EXERCISE DESCRIPTION
Look for the string "frame" and copy every line that has it.

DATA

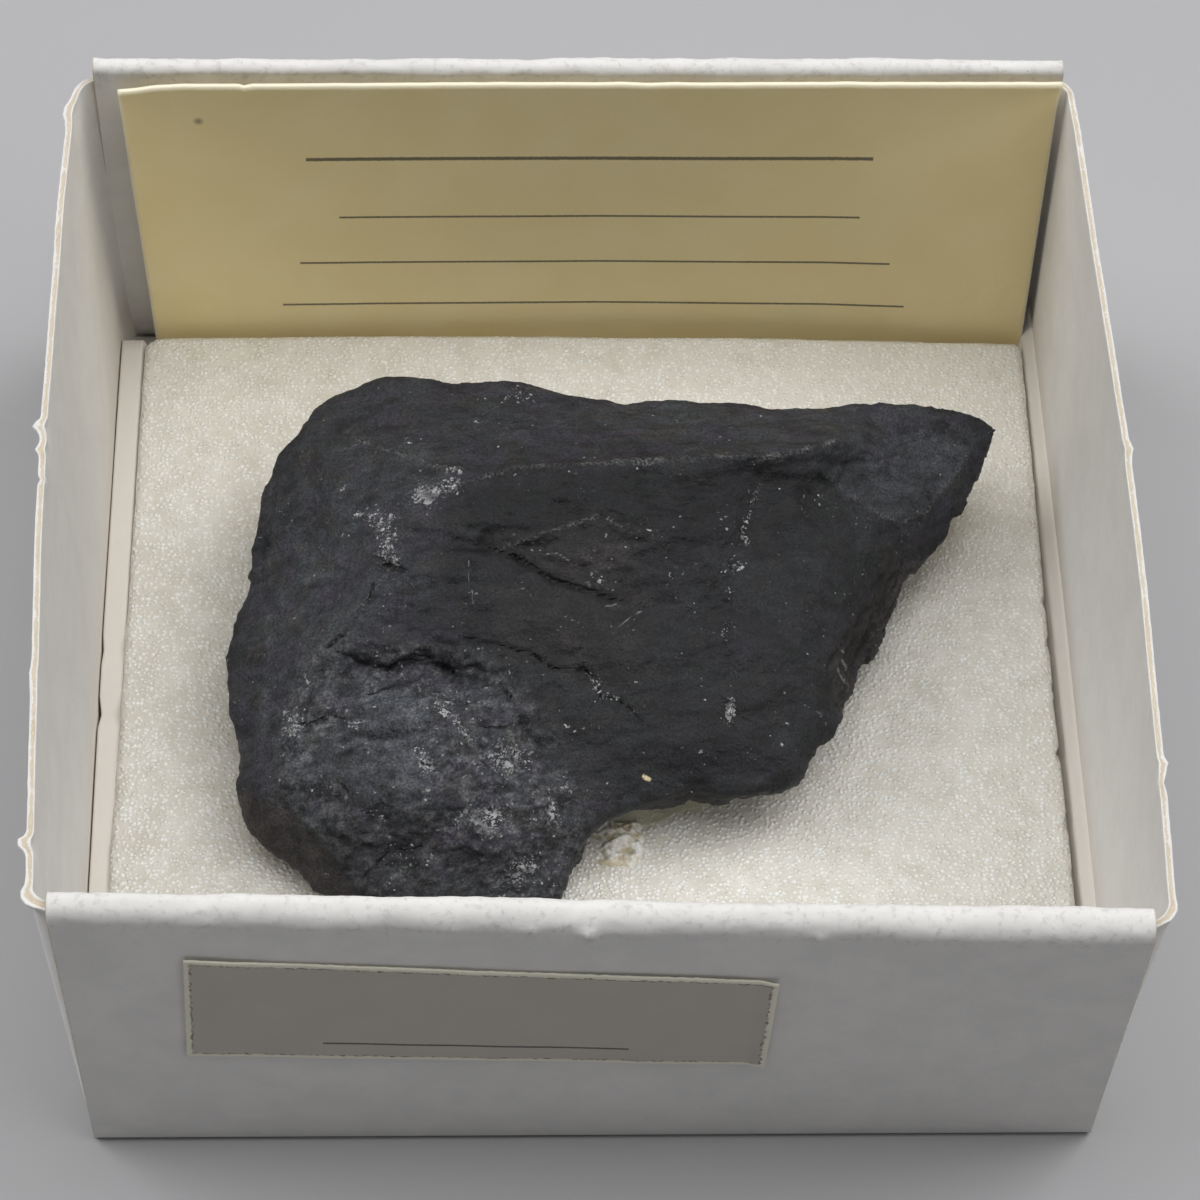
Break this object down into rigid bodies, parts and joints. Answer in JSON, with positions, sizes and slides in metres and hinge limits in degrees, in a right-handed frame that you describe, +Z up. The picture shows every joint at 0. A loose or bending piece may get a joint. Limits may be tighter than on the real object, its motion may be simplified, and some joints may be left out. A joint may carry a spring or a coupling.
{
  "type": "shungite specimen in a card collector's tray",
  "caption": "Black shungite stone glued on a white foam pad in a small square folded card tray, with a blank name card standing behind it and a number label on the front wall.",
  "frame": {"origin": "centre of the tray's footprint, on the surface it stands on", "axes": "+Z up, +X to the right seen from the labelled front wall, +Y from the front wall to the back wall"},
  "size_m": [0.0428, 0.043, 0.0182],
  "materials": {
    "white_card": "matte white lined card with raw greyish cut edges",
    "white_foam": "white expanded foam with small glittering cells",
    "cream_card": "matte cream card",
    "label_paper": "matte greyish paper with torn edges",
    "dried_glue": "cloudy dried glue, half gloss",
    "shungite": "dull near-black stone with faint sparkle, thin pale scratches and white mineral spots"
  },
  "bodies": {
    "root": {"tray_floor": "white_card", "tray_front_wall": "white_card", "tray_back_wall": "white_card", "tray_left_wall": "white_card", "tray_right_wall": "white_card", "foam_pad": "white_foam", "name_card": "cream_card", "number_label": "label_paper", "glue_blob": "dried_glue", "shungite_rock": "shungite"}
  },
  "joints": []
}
==
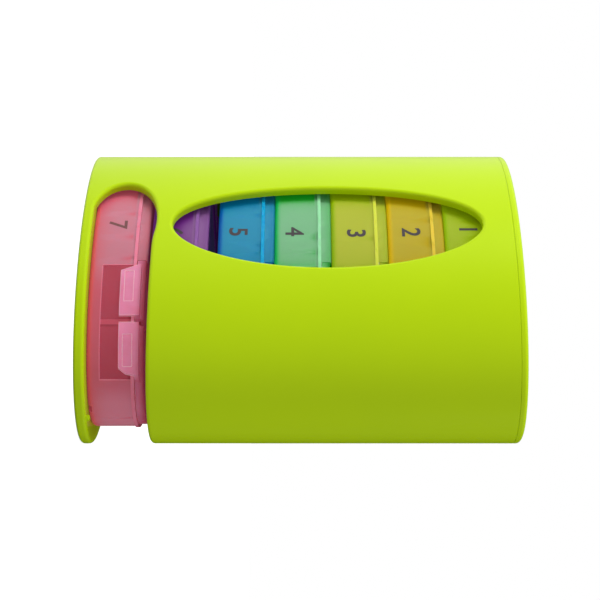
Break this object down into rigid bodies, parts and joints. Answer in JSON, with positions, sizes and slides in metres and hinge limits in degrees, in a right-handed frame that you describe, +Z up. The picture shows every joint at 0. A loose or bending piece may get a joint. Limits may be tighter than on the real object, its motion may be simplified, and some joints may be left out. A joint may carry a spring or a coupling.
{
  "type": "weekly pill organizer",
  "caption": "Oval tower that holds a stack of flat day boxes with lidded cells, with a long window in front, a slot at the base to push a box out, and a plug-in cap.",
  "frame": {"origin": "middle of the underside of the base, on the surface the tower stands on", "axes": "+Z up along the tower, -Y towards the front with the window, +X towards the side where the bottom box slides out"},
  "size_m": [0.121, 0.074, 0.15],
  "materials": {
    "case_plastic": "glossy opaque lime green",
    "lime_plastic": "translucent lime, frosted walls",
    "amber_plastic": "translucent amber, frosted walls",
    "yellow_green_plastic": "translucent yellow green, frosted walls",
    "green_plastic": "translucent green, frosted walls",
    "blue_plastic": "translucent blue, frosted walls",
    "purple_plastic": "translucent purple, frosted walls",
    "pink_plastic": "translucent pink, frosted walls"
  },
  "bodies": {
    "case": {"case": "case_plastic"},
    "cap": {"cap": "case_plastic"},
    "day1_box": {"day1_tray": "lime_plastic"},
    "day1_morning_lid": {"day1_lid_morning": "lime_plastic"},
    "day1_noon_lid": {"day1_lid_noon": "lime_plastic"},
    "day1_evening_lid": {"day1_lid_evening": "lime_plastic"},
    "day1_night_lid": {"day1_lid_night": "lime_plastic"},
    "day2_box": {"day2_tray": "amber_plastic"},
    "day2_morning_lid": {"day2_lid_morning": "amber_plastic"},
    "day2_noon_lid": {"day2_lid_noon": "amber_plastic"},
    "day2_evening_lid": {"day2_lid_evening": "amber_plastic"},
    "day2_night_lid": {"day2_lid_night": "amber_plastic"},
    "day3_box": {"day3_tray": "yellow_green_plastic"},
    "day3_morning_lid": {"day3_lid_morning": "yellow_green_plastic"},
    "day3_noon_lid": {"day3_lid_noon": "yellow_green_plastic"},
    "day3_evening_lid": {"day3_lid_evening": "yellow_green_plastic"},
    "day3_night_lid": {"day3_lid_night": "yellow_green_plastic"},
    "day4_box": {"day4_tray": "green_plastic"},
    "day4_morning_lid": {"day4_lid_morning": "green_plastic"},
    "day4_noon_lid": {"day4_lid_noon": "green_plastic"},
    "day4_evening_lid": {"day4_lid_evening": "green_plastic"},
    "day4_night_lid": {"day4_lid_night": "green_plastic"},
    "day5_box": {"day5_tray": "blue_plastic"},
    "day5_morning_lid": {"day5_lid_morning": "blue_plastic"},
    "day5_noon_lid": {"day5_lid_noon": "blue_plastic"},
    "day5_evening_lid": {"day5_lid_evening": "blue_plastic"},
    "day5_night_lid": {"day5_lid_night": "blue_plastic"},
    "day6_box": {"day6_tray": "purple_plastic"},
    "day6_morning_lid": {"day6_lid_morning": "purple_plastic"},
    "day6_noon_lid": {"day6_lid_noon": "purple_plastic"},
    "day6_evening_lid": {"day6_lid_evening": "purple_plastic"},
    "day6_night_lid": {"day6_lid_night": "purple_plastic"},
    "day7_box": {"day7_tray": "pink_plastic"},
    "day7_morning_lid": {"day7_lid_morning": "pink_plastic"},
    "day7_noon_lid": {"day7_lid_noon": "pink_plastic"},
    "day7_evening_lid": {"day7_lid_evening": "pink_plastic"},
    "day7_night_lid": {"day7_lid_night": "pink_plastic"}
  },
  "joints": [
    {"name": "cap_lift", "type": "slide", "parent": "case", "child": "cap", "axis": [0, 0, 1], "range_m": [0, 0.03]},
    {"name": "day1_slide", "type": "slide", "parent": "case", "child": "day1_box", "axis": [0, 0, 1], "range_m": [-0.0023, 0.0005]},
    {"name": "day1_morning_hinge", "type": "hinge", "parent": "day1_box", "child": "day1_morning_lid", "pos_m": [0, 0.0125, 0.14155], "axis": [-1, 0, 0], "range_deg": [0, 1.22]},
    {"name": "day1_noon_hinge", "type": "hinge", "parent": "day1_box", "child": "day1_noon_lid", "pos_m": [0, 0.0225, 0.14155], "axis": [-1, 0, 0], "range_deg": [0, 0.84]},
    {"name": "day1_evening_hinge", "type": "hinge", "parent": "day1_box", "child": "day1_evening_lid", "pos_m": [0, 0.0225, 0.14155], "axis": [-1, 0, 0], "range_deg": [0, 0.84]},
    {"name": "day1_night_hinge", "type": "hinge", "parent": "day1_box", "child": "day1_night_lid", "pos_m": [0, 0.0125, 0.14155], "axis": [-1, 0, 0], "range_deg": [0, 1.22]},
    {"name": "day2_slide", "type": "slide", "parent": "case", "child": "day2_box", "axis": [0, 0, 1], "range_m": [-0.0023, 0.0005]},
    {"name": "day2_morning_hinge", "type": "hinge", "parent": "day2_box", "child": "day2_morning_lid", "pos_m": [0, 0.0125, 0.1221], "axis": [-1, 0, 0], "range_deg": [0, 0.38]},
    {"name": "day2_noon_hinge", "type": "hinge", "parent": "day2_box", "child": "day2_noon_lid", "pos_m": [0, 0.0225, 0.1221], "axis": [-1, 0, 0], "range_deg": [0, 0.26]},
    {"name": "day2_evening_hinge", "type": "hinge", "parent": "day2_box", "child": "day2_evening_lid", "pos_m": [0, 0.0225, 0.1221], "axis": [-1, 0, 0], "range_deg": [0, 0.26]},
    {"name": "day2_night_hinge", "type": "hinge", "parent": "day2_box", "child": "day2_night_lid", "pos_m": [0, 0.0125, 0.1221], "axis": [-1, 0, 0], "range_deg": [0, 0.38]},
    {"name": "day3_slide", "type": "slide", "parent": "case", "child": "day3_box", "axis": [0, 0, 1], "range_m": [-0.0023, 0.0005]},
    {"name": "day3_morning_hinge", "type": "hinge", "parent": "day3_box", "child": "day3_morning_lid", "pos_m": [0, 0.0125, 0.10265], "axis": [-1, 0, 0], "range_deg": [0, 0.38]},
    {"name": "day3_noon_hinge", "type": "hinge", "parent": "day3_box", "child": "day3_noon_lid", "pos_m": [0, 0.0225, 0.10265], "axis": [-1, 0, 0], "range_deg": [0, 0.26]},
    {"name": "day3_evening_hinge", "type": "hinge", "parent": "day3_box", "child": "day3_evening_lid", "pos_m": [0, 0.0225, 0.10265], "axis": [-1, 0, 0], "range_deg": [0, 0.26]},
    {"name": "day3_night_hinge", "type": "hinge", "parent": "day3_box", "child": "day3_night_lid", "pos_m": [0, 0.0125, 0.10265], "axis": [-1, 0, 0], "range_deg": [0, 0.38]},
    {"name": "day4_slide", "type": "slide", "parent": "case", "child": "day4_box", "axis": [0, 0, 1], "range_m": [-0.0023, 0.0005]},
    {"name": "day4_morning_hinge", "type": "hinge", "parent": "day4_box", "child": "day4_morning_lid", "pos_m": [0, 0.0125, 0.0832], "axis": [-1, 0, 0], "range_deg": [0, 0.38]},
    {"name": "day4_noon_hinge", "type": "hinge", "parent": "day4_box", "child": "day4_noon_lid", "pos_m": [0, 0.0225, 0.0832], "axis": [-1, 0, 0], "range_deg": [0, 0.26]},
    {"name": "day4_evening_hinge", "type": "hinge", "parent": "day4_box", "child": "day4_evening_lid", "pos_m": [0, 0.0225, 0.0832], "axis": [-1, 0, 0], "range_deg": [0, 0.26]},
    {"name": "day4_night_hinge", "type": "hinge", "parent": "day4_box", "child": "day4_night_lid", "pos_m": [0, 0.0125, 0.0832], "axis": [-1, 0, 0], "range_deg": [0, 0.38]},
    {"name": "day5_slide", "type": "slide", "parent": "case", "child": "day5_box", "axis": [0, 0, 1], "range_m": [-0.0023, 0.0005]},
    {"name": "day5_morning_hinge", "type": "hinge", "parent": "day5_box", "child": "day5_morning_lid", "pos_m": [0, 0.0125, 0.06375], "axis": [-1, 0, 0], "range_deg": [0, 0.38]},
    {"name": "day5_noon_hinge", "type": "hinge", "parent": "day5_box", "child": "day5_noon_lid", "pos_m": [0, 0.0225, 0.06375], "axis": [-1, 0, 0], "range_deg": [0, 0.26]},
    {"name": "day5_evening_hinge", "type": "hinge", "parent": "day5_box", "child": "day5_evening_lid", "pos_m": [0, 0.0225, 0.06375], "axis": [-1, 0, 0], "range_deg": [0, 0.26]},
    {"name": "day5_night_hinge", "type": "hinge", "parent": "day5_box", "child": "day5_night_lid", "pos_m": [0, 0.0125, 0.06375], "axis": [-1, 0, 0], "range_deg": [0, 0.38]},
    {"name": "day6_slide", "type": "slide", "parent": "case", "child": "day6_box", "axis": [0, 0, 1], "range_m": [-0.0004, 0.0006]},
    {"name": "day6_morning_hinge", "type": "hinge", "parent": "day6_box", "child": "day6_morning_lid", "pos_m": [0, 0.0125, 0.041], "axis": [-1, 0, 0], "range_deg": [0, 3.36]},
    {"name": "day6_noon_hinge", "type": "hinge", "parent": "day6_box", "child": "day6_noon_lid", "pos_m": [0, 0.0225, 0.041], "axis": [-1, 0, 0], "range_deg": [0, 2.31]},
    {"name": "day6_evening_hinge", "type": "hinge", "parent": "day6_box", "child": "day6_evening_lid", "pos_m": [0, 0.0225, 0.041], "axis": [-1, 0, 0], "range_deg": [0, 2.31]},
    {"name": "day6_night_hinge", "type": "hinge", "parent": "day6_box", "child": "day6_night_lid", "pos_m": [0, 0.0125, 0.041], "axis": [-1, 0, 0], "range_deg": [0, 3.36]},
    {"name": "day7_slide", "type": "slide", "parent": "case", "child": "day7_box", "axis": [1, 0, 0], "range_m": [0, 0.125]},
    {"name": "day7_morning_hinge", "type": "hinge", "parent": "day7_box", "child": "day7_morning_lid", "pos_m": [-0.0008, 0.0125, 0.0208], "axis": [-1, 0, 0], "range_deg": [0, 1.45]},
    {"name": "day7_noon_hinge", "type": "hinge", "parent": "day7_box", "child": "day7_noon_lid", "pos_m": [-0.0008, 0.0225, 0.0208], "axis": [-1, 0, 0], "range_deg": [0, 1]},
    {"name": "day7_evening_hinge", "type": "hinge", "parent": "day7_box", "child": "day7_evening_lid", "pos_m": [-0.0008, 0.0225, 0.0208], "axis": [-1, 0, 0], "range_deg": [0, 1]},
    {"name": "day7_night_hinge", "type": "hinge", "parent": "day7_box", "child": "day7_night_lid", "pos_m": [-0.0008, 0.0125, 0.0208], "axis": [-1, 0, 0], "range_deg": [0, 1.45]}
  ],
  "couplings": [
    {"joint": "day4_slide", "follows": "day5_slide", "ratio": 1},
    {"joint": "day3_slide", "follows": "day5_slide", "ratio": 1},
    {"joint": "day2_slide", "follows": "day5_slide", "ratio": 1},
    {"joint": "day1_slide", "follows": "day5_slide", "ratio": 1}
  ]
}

ANSWER TO THE PROBLEM
Break this object down into rigid bodies, parts and joints. Answer in JSON, with positions, sizes and slides in metres and hinge limits in degrees, in a right-handed frame that you describe, +Z up. The picture shows every joint at 0. A loose or bending piece may get a joint. Limits may be tighter than on the real object, its motion may be simplified, and some joints may be left out. A joint may carry a spring or a coupling.
  "frame": {"origin": "centre of the tray's footprint, on the surface it stands on", "axes": "+Z up, +X to the right seen from the labelled front wall, +Y from the front wall to the back wall"},
Break this object down into rigid bodies, parts and joints. Answer in JSON, with positions, sizes and slides in metres and hinge limits in degrees, in a right-handed frame that you describe, +Z up. The picture shows every joint at 0. A loose or bending piece may get a joint. Limits may be tighter than on the real object, its motion may be simplified, and some joints may be left out. A joint may carry a spring or a coupling.
  "frame": {"origin": "middle of the underside of the base, on the surface the tower stands on", "axes": "+Z up along the tower, -Y towards the front with the window, +X towards the side where the bottom box slides out"},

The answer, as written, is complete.